A quick quiz:  The name of my band was Esquilax.  If you can correctly identify the source of that name, you will earn 10 brownie points.

*Yes, I was in a stoner metal band and was not familiar with the entire Black Sabbath catalog.  I remain largely unfamiliar with any part of that catalog that is not “Ironman” or “Paranoid.”  Judge away, but know this: I rocked, and I rocked hard.  Like a hurricane.

If I have to be derivative, at least I’m derivative accidentally.

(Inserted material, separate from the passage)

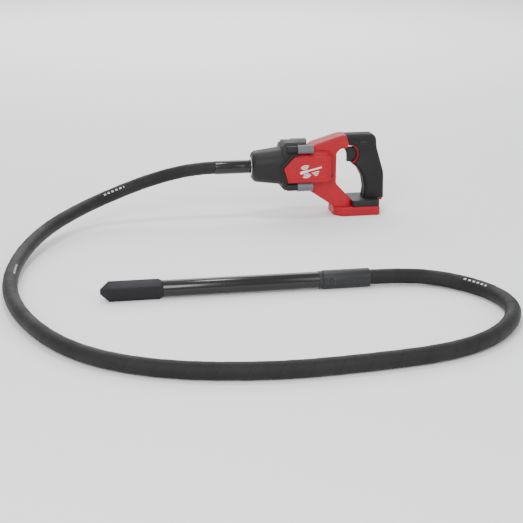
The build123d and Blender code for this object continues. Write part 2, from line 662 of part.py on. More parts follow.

So there are good smells emanating from the kitchen right now:  Spicy chipotles and my all-time favorite onion and garlic sauteeing in olive oil.  An egg is frying, and since there was no specification as to how to fry the egg, Brian has wisely chosen to work bacon fat into the dish as his egg-frying lubricant of choice.  Tortilla chips are soaking in a chipotle-tomato broth.  Yes, they are store-bought, pre-made tortilla chips and yes, Rick Bayless told us we were allowed to use them.  I’m pretty sure he meant the thicker, heartier kind that are more like actual fried tortillas you can find in Mexican groceries; I may know this because he explicitly stated it.  But I’m sure Santitas are nearly the same.

The egg.

Seriously, I could take a nap here.  He’s even taking the pictures, despite his usual resistance to using the camera because of his shaky-hand syndrome.

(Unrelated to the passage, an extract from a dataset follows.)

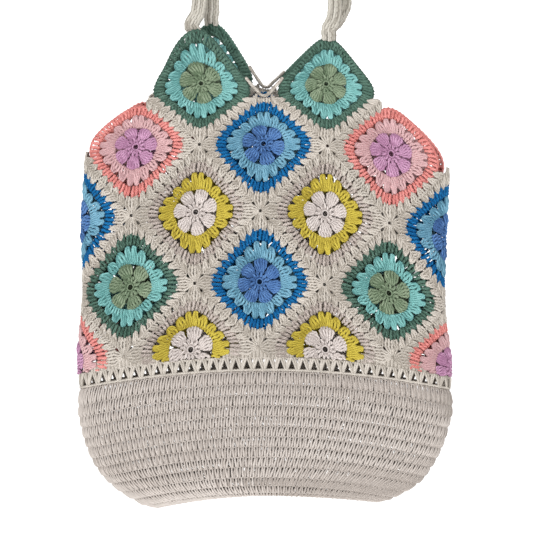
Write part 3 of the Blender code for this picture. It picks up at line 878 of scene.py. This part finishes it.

Or instead of a nap, I could spend more time playing with a MacBook Pro which, incidentally, I happen to have right here.

Chilaquiles, as I don’t need to tell most of you except the freakish few who claim not to like them, are delicious.  Prior to tonight, I’d only had the green (tomatillo-sauced) version.  I think they’re still my favorite; there’s just something about the tart brightness of the tomatillos with the earthy corn that is, for lack of a better word, yummy.  These are now my second-favorite.*  The acid of the tomato and smoky-spicy chipotle went perfectly with the unctuous egg yolk and fresh bursts of cilantro.

The other thing to note: chilaquiles are WAY more filling than they look.  I don’t know if we had especially fiberous tortilla chips, but we each only had a small bowlful with a single egg and were full.  And although I didn’t keep track, this was cheap: can of tomatoes, can of chipotles in adobo, an onion, some garlic, a few handfuls of chips and an egg.

Tonight’s short post brought to you by my abrupt switch from Photoshop to Aperture and resulting inability to figure out how to resize a photo.  (Seriously, it took a good 20 minutes.  And I can’t even claim to have figured it out myself, I had to Google.  Shame.)

*Lest you think those are the only two kinds, Rick Bayless begs to differ.

14 thoughts on “Thursday Night Smackdown: The second-best way to blog

  1. my mil makes chilaquiles and would not for the life of me give her damn recipe, would only tell me a few spices to use. finally figured it out and now mine is better than her’s. ha. even my mexican father in law who hates me likes mine better!

    *simmer some stew meat and olives in the sauce when those are tender add tortillas and then fry an egg. best meal ever.

  2. Tell Brian the photos looked great!
    Esquilax: a legendary horse with the head of a rabbit and the body of a rabbit. 90s Simpsons, thanks for the flashbacks

  3. damn! i forgot to put an egg on top of dinner last night!!! oh, well. sunday supper will involve eggs. thank you for reminding me…

  4. Sometimes I forget that there are foodies out there who will allow their spouses to cook. Last time mine went at it alone in the kitchen was March 5 of this year, or as I like to call it “the time Chris accidentally put bratwurst in spaghetti sauce instead of the handmade spicy Italian sausage I had set out for him, shown him, and was looking forward to eating”. Before that it was around Valentines day, or “the time Chris was making a chocolate shake for dessert, stuck his plastic tongs into the running blender, shooting shake all over the ceiling and decimating the tongs, only to STILL SERVE IT and tell me that the black crunchy pieces were ‘cookies’”.

  5. Two things:

    1) When I let my husband loose in the kitchen, he cooks whole octopus. I wish I was kidding.

    2) The word “unctuous” makes me shudder. Gross.

  6. I must confess – Prior to finding this blog a few months ago, I had never heard of chilaquiles, much less tried the dish. I’m determined to try making them once I get past this weekend’s festivities (son’s First Communion).

  7. According to the Urban Dictionary it can also mean a item in a Weebl and Bob cartoon. It is a laxative that is gentle as a rabbit and makes you crap like a horse. I thought that was a description of my sister-in-law’s cooking, but I digress. Seriously, the chilaquiles look amazing. The egg on top is making me woozy. MUST TRY SOON! Like today :)

  8. I hope this is not a terrible thing to suggest, as I am not schooled in chilaquiles etiquette , but I have made somthing similar where you poach the egg right in the sauce. One less pan to clean is always good!

  9. hey y’all, i know it seems like i’m being unresponsive to comments, but i’m reading them all, i swear. work is psycho, and to make my friday even better, i’m 99% sure i’m running a fever, and am currently switching from the feverish part to the chills part.

  10. OK… so, this is a totally dumb questions, but how do you fry your eggs? When I make them, they get slightly browned and crispy on the edges, which I love, but hubby HATES. How do you get yours so evenly cooked and white? I know it’s a simple question, but I’d really like to know!

  11. Thanks for the inspiration! This was perfect on Saturday morning after an impromptu get together on Friday night went a little too late. I even got the cute girlfriend to try it and like it – she’ll never doubt my breakfast cravings based on food blogs again!